╭──

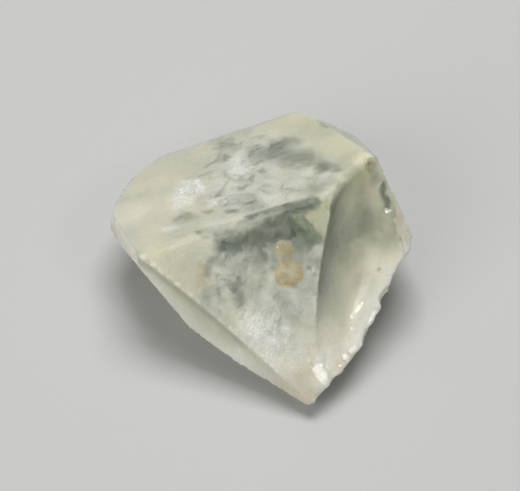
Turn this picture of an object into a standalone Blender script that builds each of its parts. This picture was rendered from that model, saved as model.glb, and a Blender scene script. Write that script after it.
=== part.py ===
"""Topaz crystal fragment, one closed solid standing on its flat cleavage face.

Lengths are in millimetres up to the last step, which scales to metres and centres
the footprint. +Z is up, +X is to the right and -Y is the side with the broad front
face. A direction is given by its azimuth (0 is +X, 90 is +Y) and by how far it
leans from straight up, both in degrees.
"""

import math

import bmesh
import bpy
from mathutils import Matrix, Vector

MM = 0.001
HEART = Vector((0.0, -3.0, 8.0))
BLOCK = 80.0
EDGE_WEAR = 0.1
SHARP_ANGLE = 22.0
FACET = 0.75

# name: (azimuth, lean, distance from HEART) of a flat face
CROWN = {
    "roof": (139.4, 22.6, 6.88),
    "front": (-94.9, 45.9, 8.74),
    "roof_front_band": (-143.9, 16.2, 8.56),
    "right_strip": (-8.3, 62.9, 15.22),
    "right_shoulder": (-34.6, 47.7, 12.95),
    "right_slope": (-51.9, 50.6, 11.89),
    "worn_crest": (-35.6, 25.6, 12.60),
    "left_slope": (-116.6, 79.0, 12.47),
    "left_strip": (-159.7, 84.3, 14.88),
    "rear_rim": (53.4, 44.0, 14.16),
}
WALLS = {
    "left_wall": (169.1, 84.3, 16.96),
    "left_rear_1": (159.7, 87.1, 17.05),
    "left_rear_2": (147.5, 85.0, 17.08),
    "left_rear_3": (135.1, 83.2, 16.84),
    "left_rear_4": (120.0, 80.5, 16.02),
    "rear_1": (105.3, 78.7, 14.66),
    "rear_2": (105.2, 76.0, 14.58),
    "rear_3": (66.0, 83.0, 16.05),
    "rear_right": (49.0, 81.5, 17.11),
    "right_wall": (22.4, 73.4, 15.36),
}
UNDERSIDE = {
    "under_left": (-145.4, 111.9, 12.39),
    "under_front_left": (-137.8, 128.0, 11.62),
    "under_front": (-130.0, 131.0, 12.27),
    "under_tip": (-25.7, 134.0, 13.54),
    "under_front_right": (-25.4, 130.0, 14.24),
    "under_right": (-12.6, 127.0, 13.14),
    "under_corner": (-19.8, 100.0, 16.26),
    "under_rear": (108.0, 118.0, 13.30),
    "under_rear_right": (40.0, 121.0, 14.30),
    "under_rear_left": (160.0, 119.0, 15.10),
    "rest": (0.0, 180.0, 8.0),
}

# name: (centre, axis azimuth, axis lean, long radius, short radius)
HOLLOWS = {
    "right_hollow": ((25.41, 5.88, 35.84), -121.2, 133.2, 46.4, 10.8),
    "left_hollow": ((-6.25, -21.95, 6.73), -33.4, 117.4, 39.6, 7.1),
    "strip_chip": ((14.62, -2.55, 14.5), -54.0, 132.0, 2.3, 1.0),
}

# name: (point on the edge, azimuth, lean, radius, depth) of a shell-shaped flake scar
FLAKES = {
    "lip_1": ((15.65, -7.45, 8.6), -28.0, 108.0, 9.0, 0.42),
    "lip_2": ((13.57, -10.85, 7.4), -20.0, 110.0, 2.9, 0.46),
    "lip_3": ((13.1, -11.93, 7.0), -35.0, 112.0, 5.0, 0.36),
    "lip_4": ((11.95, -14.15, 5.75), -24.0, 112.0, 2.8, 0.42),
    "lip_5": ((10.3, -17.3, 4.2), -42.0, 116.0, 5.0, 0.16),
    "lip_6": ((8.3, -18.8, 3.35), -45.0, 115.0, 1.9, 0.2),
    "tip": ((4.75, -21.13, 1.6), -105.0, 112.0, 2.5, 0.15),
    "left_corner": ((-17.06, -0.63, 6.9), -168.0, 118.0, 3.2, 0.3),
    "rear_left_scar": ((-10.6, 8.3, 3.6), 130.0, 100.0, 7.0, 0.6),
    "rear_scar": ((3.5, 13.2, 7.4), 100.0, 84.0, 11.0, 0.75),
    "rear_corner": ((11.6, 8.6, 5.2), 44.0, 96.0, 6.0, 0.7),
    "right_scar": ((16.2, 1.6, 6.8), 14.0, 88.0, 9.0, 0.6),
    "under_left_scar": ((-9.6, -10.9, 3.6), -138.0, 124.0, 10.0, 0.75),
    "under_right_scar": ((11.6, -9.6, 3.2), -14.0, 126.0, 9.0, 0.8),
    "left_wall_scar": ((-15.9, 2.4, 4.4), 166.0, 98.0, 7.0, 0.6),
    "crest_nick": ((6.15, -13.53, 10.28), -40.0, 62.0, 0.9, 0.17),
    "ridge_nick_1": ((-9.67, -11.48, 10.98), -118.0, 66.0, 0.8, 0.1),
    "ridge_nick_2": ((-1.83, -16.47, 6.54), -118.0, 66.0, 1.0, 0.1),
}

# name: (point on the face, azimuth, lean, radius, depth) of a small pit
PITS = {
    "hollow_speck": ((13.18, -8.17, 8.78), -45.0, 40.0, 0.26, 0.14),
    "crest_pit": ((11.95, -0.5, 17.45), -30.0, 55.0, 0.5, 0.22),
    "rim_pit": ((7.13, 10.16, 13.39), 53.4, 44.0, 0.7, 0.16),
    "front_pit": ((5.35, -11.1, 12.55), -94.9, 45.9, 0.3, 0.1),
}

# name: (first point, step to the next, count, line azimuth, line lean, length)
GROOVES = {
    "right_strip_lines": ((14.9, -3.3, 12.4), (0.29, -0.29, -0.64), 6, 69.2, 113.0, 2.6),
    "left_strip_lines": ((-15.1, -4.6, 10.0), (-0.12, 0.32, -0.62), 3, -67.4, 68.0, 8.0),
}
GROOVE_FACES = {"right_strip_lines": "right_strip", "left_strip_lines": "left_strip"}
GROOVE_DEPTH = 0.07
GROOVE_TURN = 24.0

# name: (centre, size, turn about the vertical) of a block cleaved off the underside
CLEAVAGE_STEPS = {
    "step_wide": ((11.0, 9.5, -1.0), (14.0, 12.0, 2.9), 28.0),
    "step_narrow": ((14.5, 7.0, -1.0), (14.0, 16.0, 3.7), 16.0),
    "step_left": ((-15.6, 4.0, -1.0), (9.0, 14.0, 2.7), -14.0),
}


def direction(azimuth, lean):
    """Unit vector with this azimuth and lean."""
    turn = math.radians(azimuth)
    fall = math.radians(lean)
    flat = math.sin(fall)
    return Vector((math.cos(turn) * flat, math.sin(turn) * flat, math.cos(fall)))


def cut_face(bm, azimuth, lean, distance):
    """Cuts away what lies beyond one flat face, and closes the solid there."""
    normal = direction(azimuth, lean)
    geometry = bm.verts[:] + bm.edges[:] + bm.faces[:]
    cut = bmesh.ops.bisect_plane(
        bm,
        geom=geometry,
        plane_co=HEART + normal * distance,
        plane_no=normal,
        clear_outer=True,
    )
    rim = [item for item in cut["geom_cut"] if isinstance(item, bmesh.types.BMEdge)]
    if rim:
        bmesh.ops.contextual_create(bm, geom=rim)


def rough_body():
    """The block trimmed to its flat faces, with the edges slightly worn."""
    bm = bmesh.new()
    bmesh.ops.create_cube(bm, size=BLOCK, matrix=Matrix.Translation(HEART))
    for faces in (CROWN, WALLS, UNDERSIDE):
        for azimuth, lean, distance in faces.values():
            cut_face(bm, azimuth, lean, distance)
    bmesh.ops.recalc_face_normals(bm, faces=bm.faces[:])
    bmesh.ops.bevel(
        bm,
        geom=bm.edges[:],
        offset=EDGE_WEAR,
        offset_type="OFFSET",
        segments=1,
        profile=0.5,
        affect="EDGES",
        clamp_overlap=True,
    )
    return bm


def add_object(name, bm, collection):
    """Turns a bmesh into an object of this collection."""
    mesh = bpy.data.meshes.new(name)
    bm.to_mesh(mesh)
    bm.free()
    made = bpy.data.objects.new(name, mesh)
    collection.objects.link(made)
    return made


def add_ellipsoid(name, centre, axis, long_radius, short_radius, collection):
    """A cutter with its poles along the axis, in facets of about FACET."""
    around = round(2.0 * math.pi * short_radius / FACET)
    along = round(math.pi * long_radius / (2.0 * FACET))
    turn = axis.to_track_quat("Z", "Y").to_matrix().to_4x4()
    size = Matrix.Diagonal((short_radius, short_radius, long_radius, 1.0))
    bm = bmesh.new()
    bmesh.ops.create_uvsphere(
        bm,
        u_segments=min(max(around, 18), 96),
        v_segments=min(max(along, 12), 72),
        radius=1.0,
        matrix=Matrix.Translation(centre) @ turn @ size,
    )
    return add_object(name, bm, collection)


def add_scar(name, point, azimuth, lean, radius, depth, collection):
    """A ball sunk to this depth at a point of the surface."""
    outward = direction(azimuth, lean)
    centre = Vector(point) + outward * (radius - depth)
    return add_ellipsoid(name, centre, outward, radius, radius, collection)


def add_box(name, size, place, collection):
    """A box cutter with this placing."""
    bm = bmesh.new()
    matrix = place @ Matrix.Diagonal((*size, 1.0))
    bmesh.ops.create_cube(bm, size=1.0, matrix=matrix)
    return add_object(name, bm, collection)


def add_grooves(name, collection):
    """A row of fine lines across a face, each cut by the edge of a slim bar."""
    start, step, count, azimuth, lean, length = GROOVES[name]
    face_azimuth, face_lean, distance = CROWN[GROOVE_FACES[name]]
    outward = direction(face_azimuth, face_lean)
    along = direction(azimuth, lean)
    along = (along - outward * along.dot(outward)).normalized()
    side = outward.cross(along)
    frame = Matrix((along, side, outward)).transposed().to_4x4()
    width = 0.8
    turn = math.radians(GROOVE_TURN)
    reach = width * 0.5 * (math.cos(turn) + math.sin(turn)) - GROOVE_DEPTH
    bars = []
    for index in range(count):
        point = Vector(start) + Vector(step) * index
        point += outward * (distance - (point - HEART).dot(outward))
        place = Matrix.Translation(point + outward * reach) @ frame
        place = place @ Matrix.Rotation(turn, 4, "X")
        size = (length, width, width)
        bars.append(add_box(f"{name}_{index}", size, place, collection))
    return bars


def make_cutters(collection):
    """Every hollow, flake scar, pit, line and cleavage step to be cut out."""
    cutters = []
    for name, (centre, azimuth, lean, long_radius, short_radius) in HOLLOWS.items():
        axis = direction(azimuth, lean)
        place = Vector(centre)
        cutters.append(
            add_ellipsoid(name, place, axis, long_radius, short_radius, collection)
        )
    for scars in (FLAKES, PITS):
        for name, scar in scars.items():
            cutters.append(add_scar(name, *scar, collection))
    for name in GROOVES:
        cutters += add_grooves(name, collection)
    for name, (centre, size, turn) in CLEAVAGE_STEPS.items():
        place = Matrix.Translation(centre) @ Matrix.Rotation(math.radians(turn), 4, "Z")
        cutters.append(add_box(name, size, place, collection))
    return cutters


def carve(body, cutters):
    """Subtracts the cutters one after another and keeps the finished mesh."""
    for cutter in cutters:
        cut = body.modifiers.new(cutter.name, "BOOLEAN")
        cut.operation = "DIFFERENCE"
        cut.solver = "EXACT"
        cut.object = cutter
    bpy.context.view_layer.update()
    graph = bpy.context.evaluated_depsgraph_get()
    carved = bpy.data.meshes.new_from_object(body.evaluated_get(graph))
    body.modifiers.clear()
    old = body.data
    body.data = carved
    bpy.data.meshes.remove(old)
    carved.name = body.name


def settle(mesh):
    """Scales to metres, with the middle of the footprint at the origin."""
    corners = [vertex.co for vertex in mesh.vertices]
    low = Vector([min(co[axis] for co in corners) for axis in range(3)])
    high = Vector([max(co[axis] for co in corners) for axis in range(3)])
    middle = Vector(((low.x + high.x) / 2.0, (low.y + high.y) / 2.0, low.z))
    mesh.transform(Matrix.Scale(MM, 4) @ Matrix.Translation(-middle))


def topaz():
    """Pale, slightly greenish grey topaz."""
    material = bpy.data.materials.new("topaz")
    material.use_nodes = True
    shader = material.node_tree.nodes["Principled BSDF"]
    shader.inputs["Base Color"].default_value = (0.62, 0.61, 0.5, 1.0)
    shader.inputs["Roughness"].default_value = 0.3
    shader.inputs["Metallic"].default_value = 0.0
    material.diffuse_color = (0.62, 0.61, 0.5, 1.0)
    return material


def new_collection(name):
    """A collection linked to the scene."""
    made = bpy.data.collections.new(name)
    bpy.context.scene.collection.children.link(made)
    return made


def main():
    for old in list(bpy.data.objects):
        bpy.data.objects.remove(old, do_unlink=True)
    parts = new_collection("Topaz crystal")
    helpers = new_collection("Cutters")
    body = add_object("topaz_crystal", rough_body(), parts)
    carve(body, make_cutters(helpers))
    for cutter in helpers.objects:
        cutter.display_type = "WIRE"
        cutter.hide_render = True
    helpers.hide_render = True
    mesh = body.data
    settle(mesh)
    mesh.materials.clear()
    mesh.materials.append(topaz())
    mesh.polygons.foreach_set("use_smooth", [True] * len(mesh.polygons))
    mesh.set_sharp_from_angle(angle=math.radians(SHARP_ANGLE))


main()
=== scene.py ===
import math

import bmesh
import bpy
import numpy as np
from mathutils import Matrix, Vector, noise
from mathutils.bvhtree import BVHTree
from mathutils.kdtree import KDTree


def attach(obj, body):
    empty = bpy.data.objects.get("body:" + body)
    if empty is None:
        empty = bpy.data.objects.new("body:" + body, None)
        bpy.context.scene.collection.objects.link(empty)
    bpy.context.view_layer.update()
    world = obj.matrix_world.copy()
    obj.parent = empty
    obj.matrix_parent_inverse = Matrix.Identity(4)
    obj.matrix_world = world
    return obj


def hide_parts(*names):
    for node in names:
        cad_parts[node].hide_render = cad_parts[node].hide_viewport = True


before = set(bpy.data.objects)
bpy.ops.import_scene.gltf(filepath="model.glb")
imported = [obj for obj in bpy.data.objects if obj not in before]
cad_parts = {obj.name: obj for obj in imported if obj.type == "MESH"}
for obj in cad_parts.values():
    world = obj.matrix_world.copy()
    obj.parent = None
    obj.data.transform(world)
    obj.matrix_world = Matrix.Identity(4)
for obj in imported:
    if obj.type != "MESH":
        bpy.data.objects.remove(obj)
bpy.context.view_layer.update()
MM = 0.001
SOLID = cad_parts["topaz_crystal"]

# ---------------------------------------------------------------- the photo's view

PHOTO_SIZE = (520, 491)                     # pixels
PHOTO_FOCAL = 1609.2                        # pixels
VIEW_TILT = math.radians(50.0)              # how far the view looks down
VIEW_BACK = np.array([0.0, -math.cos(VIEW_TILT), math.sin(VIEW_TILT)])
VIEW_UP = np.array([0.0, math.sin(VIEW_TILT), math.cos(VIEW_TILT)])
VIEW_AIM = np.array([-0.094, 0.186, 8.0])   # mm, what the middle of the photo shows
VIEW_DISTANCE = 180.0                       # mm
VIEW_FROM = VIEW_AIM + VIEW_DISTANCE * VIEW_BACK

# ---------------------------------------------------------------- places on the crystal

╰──

[Task details] In the listing above, find the lines holding the word "after" and copy them.

[Finished exercise]
Turn this picture of an object into a standalone Blender script that builds each of its parts. This picture was rendered from that model, saved as model.glb, and a Blender scene script. Write that script after it.
    """Subtracts the cutters one after another and keeps the finished mesh."""